There is no such thing as collective guilt or collective forgiveness. The victims are the only ones who suffered directly from the SS soldier’s atrocities. No one can speak for them, or forgive on their behalf. If they did not die in peace, it is them who would determine if their torturer should die in peace. However, The Dalai Lama holds the view that one should forgive a person or group of people but not forget the atrocities committed. On the contrary, Sven Alkalaj, a Bosnian Ambassador to the USA, in his response to Wiesenthal’s question rejects the idea of collective guilt. He opines that there should be state responsibility to genocide such that punishment for the guilty serves a measure of justice which is crucial for forgiveness and reconciliation. In Sven’s view, if genocide is not punished, that is a precedent of future genocide. Collective guilt does not exist, and consequently there is no collective forgiveness.

Forgiveness, like the one Karl was looking for can only be given by God. In this sense, asking Simon for forgiveness, by the mere fact that he is a Jew, is going to the wrong person. At the same time, asking a Jew in prison, living in deplorable conditions, for forgiveness shows how oblivious he was of the Jew’s suffering. For one, Simon was suffering in the hands of the soldiers, why would he forgive one of those who were torturing them? If Karl did not look up to God for his answer he was looking for it in the wrong place. Harold Kushner, a Rabbi of Temple Israel in Natick, says that forgiveness comes from God, and God chooses to when he wants, not when we say so. Karl addressed his desire for forgiveness to a person who did not have the power or the right to forgive.

The physical and emotional pain suffered in the concentration camp could not allow forgiveness. Wiesenthal and his friends went through physical and emotional pain and torture in the concentration camps. Arthur, Simon’s friend in the concentration camp, delight in the fact that there is one less Nazi solder (Wiesenthal 64) to torture them, indicates how much they wanted the pain and torture to stop. It is likely that every Jew in the concentration camp hated the soldiers. Simon did the better thing, instead of showing him hatred or explaining to him how their actions hurt them, he choose silence and walked out. Eva Fleischner, a professor of religion at Montclair State University, notes how Karl is oblivious of the inhuman conditions and suffering Simon and other Jews were in. She says that the fact that Simon was called to him room meant punishment, including death. He seems to esteem his suffering than that of the Jews. Since he had been living with them, why had he not done something to ameliorate their fate? In fact, on his deathbed, it would have been better to speak to his fellow SS to stop with the inhuman treatment of the Jews that one of the suffering prisoners.

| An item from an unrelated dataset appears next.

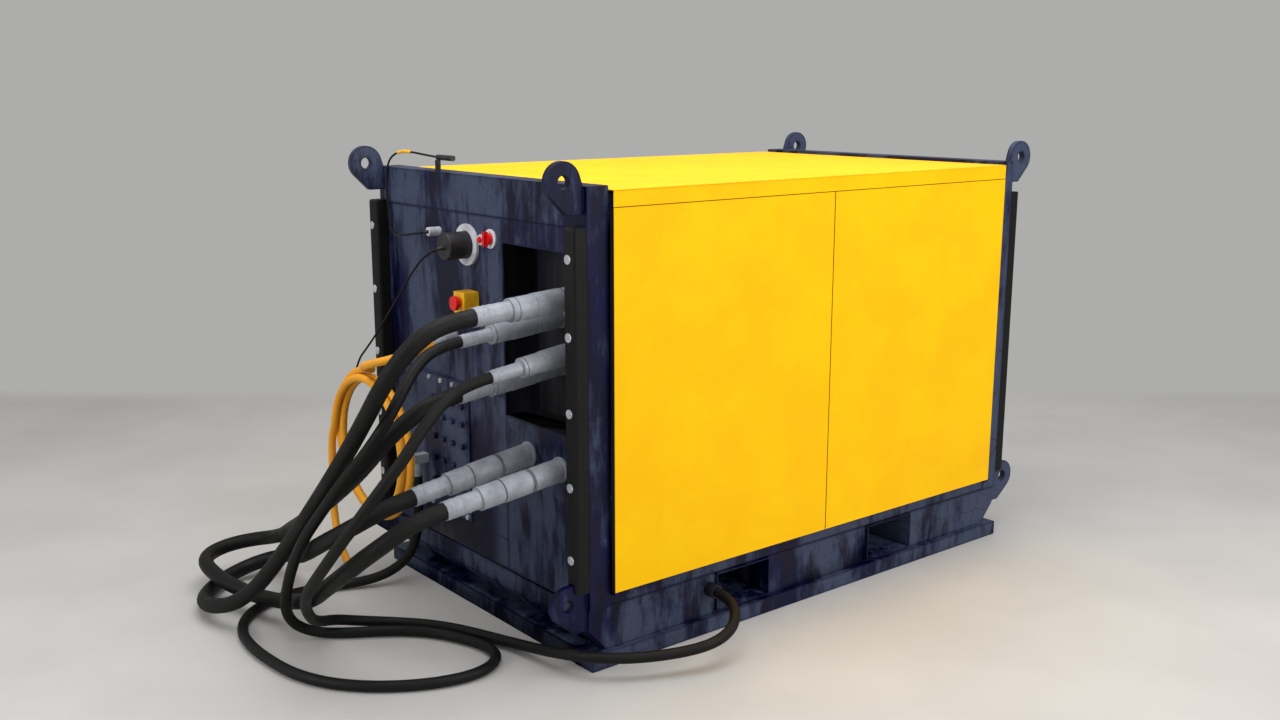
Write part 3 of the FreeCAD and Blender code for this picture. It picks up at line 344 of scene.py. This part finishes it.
HOSE_3 = (
    (-1.602, -0.614, 1.200), (-1.712, -0.616, 1.186), (-1.815, -0.625, 1.135),
    (-1.910, -0.640, 1.055), (-1.990, -0.645, 0.960), (-2.070, -0.620, 0.860),
    (-2.135, -0.570, 0.750), (-2.185, -0.490, 0.630), (-2.205, -0.370, 0.500),
    (-2.195, -0.220, 0.375), (-2.145, -0.090, 0.262), (-2.080, 0.010, 0.165),
    (-2.010, 0.090, 0.108), (-1.920, 0.130, 0.080), (-1.810, 0.130, 0.044),
    (-1.690, 0.075, 0.024), (-1.585, -0.035, 0.024), (-1.505, -0.170, 0.024),
    (-1.452, -0.310, 0.026), (-1.418, -0.440, 0.034), (-1.400, -0.560, 0.050),
    (-1.390, -0.680, 0.072), (-1.365, -0.790, 0.090), (-1.310, -0.880, 0.095),
    (-1.215, -0.950, 0.092), (-1.110, -1.005, 0.092), (-1.010, -1.050, 0.098),
    (-0.920, -1.080, 0.108), (-0.835, -1.085, 0.125), (-0.760, -1.055, 0.145),
    (-0.700, -1.000, 0.165), (-0.665, -0.922, 0.185), (-0.659, -0.840, 0.187))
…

At the end of his story, Wiesenthal asks his readers, “What would you have done (98). I, like Wiesenthal would have walked away in silence. My reason would be that, Karl’s intentions for seeking forgiveness were insincere and selfish. He only wanted to die in peace, but did not care if the Jews continued to suffer. Additionally, collective guilt and collective forgiveness does not exist. One cannot purport to forgive people who wronged others. Also, Simon was not the right person to ask for such kind of forgiveness. If Karl wanted to die in peace, he should have sought forgiveness from God, who has the power to get rid of the guilty feeling he felt inside. Finally, the suffering that Simon and other Jews were suffering in the concentration camp could not allow him to forgive him. The Jews continued to suffer, forgiveness is supposed to birth reconciliation and this was not Karl’s intention. Perpetrators of genocide should be punished, only then can the victims feel justice has been served. Perhaps this can be the foundation of forgiveness and reconciliation.

Work Cited

Wiesenthal, Simon. On the Sunflower on the Possibilities and Limits of Forgiveness. New York: Schocken Books, 1998. 3-98.